Fanfares, please. The Duchess of Cambridge has posed for her first Vogue cover. Inevitably, there are the charmless raspberries of criticism and comparison from those who feel qualified to judge these matters.
Kate has been likened to a smug, middle-class catalogue model in one photo in which she wears a £35 Petit Bateau Breton top and leans on a gate with a knowing smile, like a busy nursery-run mum pausing to count her blessings. But it’s “all a bit brochure”, apparently.
It’s all a bit snobby, unsisterly and downright mean, actually, although it’s hard not to smile at the suggestion that Kate is channelling Jane Seymour as Dr Quinn, Medicine Woman for the cover shot in a vintage fedora and Burberry suede trench coat, as she leans on another gate with the Norfolk prairie behind her. Meryl Streep in Out of Africa has also been mentioned.
But some comparisons are more unsettling, no matter how inevitable. In particular, the compare-and-contrast analysis with Princess Diana’s 1991 Vogue cover by Patrick Demarchelier, all cropped pixie hair and arty black roll-neck, transforming her from Sloane Ranger to fashion princess. Where, commentators demand, is our new style queen?
Comparisons between family members are rarely helpful, yet parents fall into the trap, often with the best of intentions, wanting each child to feel special. Two daughters might be defined at an early age as “the clever one” and “the pretty one”, although neither is ugly or stupid. The result of making such contrasts may be that the so-called clever one forever feels disappointed in her appearance, while the so-called pretty one gives up any pretensions to academic success. Self-fulfilling prophecies.

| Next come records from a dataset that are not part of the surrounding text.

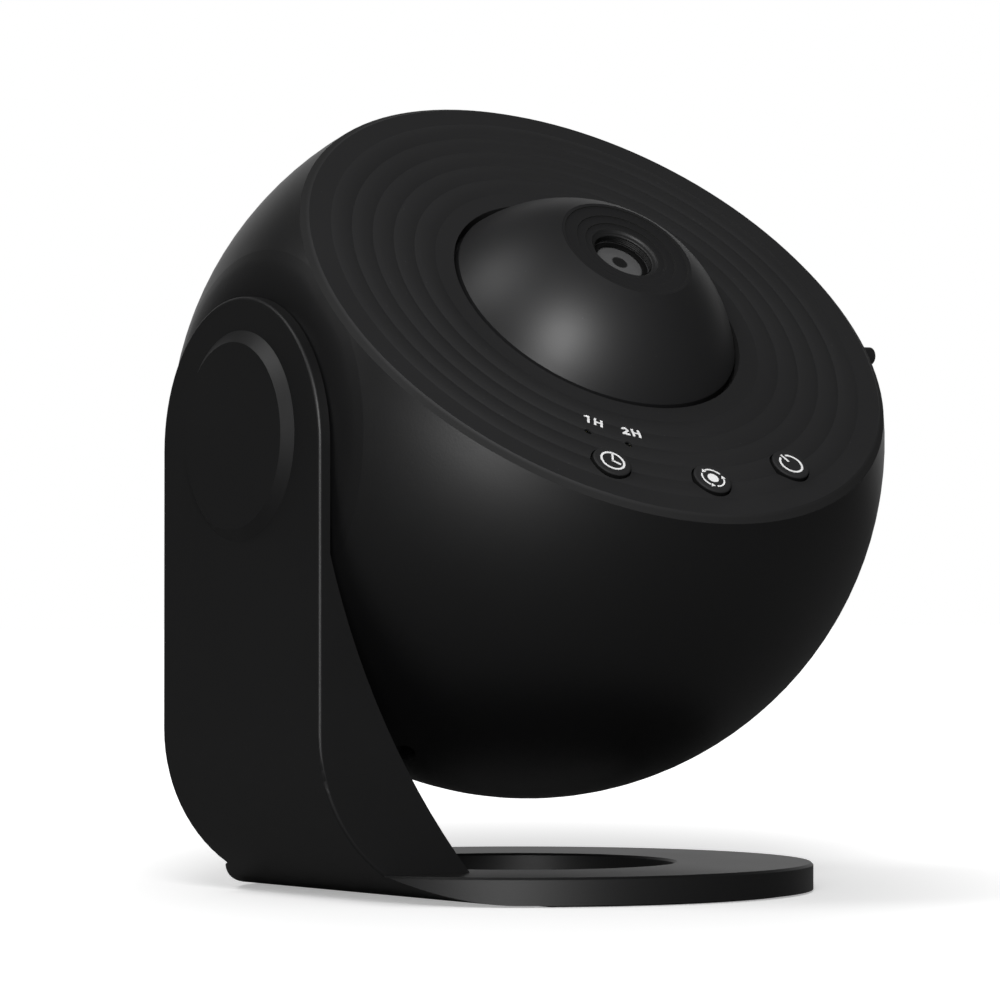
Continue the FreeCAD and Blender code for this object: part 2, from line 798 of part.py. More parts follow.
def motor_shaft():
    return disc(motor_shaft_radius, chassis_under - motor_shaft_depth, pinion_under + pinion_height,
                0, drive_distance)


def drive_motor():
    can = disc(motor_radius, chassis_under - motor_length, chassis_under, 0, drive_distance)
    boss = disc(motor_boss_radius, chassis_under, chassis_top, 0, drive_distance)
    half_span = motor_ear_span / 2
    half_width = motor_ear_width / 2
    ears = block((-half_span, half_span), (drive_distance - half_width, drive_distance + half_width),
                 (chassis_under - motor_ear_thickness, chassis_under))
    body = joined([can, boss, ears])
    bore = disc(motor_shaft_radius + running_gap, chassis_under - motor_shaft_depth - 1, chassis_top,
                0, drive_distance)
    body = body.cut(bore)
    for x in (-motor_screw_spacing / 2, motor_screw_spacing / 2):
        body = body.cut(disc(screw_shank, chassis_under - 1, chassis_under, x, drive_distance))
    return body


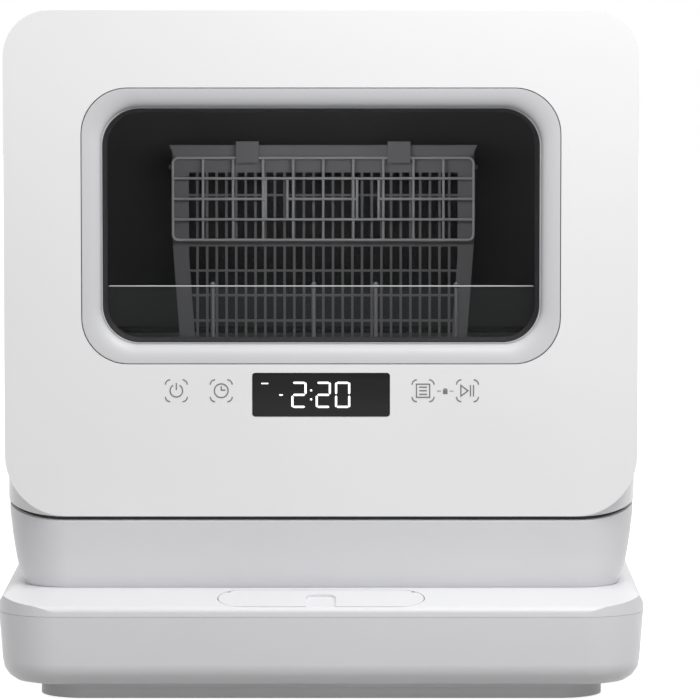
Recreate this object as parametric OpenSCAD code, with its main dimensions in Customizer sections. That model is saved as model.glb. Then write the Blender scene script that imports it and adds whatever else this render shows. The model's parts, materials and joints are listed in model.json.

Kate has clearly tried to avoid comparisons with her mother-in-law. She’s not dripping with diamonds as Diana was for her first Vogue cover in 1981. She offers no arch poses and there appears to be no airbrushing, with one smiley photo showing fine eye crinkles.
The photographs, by Josh Olins, are a collaboration with the National Portrait Gallery, of which Kate is patron. Yet they were also taken for the 100th anniversary Vogue cover, an indication of the style icon that she already is, and how much more will be expected of her in the future.
There will be other Kate + Vogue cover shoots, no doubt, which will do the important job of raising the profile of British fashion across the world, just as Diana’s did. But let’s avoid the comparisons. Kate sets her own agenda and style trends. She is her own Medicine Woman.